(Problem to solve) Exactly and only the lines from the one containing "pins = np.array([tuple(pin)" through the one containing "obj.data.transform(world)" are to be repeated, both ends included.

****************************************

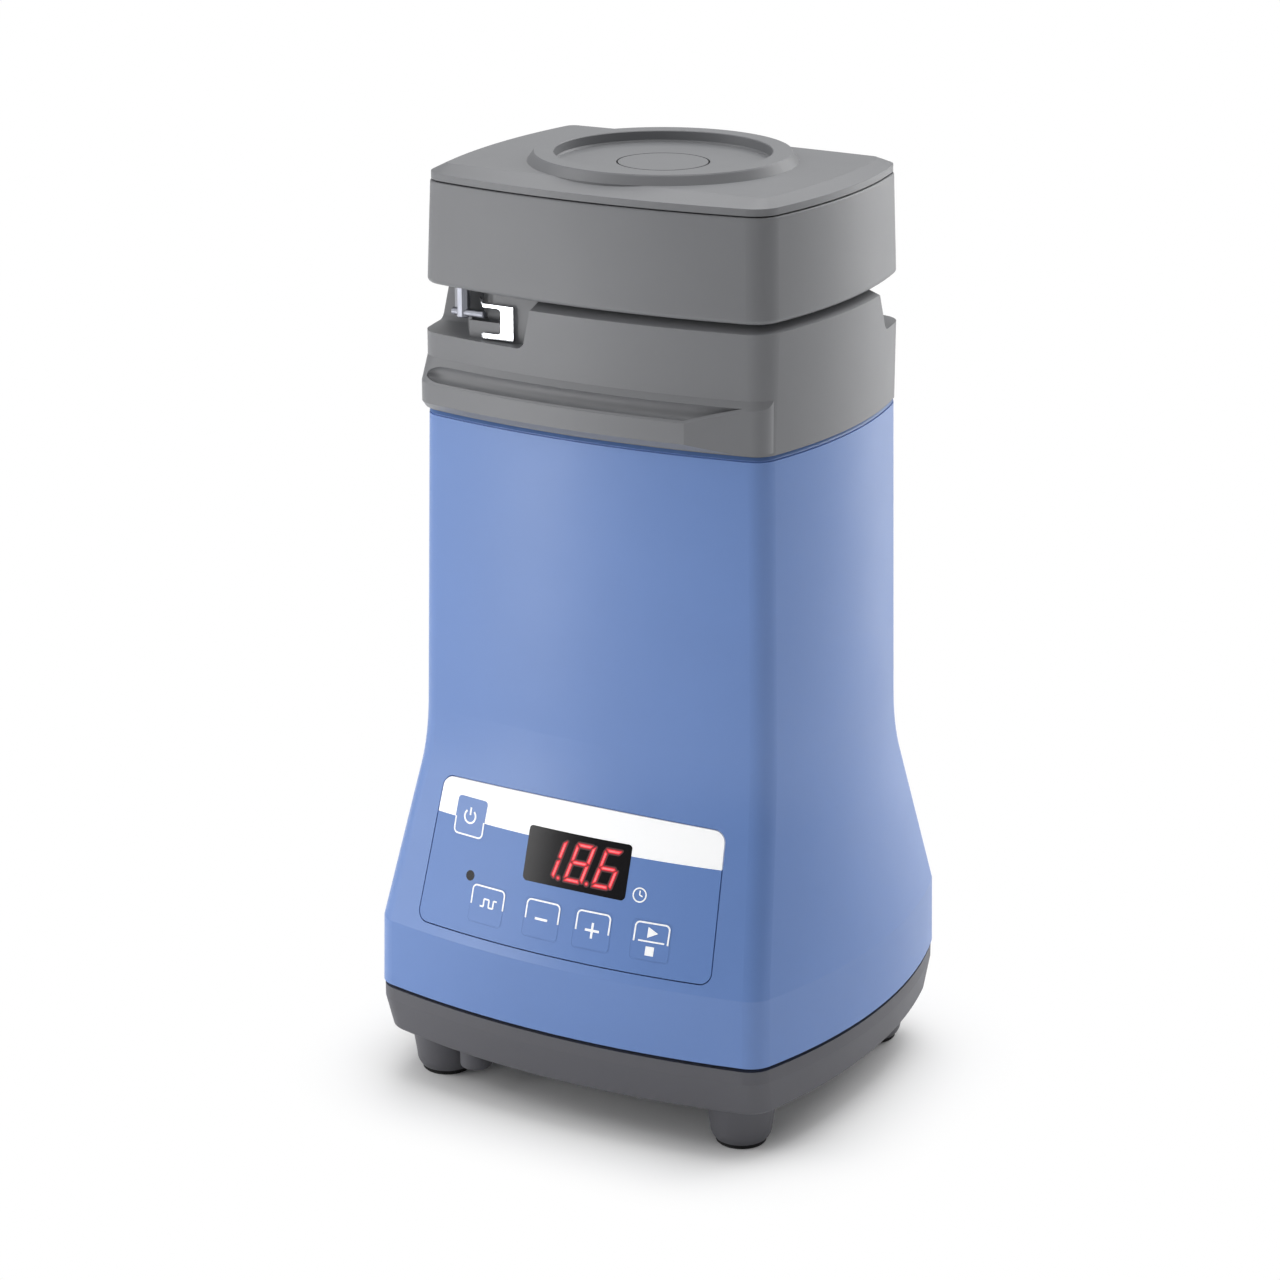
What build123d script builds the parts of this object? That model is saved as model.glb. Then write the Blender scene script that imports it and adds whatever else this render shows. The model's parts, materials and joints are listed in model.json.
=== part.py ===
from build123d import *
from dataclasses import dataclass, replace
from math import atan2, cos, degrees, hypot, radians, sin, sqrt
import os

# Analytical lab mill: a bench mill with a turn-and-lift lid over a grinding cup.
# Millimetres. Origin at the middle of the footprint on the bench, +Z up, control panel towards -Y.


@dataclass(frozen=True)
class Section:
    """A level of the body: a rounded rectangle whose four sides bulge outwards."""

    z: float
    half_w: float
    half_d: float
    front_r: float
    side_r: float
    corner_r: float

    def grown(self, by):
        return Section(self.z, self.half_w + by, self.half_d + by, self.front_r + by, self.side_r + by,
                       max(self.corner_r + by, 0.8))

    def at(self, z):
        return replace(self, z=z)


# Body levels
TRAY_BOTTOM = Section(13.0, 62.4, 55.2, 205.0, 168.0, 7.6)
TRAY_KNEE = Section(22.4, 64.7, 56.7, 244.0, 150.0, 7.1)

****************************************

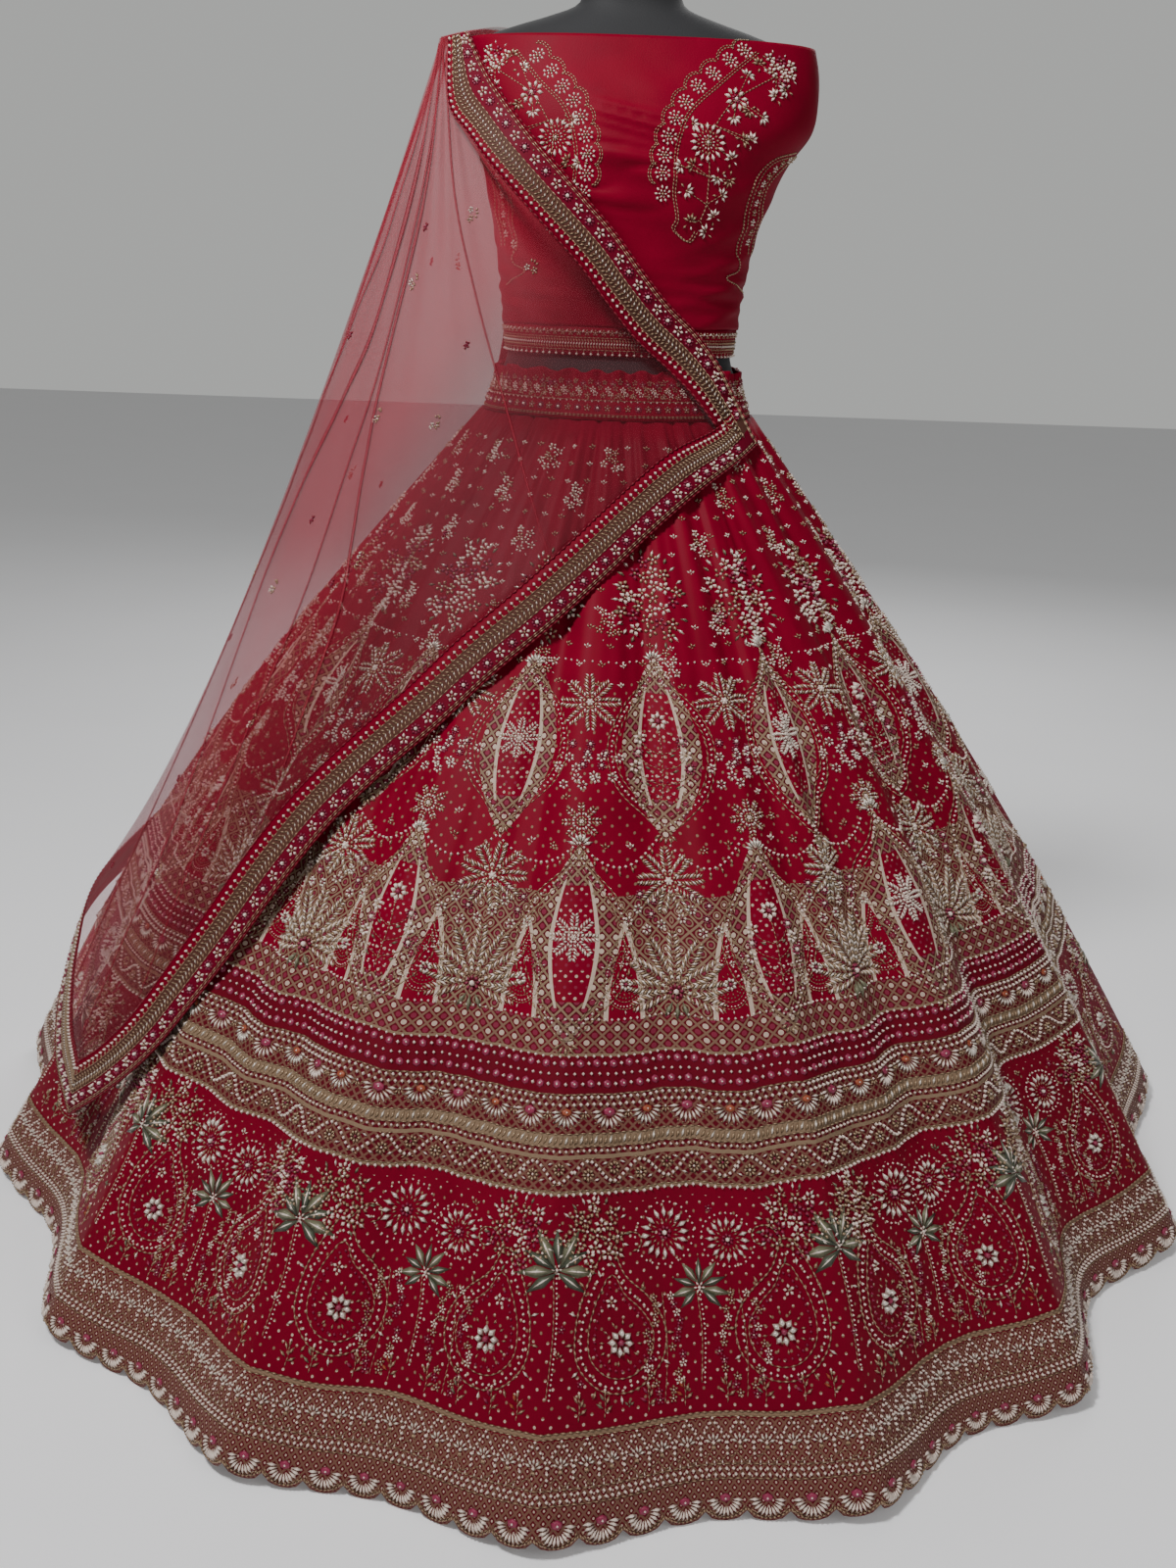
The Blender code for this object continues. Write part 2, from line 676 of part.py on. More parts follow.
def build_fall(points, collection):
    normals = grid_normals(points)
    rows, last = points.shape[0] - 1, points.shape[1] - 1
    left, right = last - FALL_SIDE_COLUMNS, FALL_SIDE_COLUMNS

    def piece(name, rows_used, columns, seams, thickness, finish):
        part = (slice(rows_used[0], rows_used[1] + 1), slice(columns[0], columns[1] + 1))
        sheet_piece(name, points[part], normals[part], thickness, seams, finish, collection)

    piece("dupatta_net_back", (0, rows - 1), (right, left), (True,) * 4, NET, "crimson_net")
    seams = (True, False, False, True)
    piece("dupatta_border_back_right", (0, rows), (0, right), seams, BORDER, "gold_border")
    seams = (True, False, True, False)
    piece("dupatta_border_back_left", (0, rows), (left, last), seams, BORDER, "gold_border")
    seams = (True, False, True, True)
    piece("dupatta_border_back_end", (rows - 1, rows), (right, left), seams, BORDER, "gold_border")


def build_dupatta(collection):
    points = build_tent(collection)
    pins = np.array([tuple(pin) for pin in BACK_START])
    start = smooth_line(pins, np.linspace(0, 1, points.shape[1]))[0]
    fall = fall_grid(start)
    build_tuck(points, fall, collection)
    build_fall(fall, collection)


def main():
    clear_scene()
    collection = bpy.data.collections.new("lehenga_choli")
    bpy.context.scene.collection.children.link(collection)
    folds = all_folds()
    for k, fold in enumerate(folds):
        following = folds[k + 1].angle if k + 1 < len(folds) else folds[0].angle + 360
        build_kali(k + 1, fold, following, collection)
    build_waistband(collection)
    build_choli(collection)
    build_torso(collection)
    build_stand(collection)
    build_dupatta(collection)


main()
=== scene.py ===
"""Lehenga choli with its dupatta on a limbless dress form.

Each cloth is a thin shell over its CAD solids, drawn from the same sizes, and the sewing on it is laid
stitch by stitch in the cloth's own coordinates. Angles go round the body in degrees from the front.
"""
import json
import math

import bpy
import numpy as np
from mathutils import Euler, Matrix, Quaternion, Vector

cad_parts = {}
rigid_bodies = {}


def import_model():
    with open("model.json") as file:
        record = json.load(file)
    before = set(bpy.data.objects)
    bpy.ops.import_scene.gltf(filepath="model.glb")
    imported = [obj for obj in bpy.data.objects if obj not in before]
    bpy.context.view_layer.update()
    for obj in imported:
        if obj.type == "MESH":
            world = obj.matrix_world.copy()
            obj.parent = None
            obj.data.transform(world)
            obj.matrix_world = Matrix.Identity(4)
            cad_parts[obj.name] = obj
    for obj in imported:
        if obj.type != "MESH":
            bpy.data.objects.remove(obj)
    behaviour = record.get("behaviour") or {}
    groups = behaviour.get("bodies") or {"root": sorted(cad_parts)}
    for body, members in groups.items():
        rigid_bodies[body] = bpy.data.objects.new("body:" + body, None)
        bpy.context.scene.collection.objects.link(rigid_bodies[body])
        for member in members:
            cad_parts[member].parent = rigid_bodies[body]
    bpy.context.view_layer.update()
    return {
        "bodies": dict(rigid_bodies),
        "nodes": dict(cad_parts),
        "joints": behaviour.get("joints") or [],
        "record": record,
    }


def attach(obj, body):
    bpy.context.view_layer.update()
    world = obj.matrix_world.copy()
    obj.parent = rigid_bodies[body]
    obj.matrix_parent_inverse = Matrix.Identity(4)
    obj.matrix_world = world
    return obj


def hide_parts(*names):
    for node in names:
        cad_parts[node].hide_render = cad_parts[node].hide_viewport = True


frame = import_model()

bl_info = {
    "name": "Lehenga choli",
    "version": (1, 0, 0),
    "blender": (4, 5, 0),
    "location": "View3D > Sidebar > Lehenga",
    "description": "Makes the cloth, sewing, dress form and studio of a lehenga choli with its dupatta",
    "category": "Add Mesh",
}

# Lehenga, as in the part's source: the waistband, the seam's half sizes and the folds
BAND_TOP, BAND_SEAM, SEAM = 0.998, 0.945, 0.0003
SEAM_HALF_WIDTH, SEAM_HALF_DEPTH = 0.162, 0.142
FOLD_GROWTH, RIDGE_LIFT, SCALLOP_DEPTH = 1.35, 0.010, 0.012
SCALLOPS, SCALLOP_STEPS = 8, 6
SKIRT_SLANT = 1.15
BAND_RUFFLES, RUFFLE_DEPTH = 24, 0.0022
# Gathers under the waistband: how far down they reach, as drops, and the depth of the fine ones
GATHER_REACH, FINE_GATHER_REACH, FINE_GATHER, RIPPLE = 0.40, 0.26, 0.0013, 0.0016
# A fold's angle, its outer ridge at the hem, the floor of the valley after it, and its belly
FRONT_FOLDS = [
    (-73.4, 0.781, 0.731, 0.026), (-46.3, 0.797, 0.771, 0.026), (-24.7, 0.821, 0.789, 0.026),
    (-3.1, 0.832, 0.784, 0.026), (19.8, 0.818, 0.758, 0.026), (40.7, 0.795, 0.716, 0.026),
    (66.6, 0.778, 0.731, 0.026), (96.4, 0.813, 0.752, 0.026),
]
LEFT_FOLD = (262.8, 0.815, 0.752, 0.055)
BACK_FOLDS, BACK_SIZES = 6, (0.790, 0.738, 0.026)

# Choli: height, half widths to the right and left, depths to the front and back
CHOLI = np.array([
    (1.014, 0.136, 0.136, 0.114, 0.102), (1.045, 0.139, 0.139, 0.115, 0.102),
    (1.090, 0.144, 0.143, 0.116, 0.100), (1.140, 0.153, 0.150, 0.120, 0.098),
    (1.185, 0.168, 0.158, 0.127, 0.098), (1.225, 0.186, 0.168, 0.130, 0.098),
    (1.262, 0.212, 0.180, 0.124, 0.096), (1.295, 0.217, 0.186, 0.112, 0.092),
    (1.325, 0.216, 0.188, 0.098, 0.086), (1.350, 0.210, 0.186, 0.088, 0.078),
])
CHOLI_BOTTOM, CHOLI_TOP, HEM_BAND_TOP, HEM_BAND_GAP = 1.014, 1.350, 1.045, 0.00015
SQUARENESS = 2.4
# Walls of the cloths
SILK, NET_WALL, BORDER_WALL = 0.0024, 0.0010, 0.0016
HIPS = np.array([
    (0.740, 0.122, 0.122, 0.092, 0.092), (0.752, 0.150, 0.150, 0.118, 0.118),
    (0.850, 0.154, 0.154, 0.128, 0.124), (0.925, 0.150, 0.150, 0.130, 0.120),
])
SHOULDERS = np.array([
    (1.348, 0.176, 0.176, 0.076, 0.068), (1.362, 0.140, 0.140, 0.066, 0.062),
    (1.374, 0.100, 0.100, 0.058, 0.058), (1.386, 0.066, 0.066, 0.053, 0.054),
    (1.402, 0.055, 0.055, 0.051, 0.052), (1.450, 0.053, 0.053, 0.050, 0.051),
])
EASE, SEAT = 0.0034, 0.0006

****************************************

(Reply to the exercise)
    pins = np.array([tuple(pin) for pin in BACK_START])
    start = smooth_line(pins, np.linspace(0, 1, points.shape[1]))[0]
    fall = fall_grid(start)
    build_tuck(points, fall, collection)
    build_fall(fall, collection)


def main():
    clear_scene()
    collection = bpy.data.collections.new("lehenga_choli")
    bpy.context.scene.collection.children.link(collection)
    folds = all_folds()
    for k, fold in enumerate(folds):
        following = folds[k + 1].angle if k + 1 < len(folds) else folds[0].angle + 360
        build_kali(k + 1, fold, following, collection)
    build_waistband(collection)
    build_choli(collection)
    build_torso(collection)
    build_stand(collection)
    build_dupatta(collection)


main()
=== scene.py ===
"""Lehenga choli with its dupatta on a limbless dress form.

Each cloth is a thin shell over its CAD solids, drawn from the same sizes, and the sewing on it is laid
stitch by stitch in the cloth's own coordinates. Angles go round the body in degrees from the front.
"""
import json
import math

import bpy
import numpy as np
from mathutils import Euler, Matrix, Quaternion, Vector

cad_parts = {}
rigid_bodies = {}


def import_model():
    with open("model.json") as file:
        record = json.load(file)
    before = set(bpy.data.objects)
    bpy.ops.import_scene.gltf(filepath="model.glb")
    imported = [obj for obj in bpy.data.objects if obj not in before]
    bpy.context.view_layer.update()
    for obj in imported:
        if obj.type == "MESH":
            world = obj.matrix_world.copy()
            obj.parent = None
            obj.data.transform(world)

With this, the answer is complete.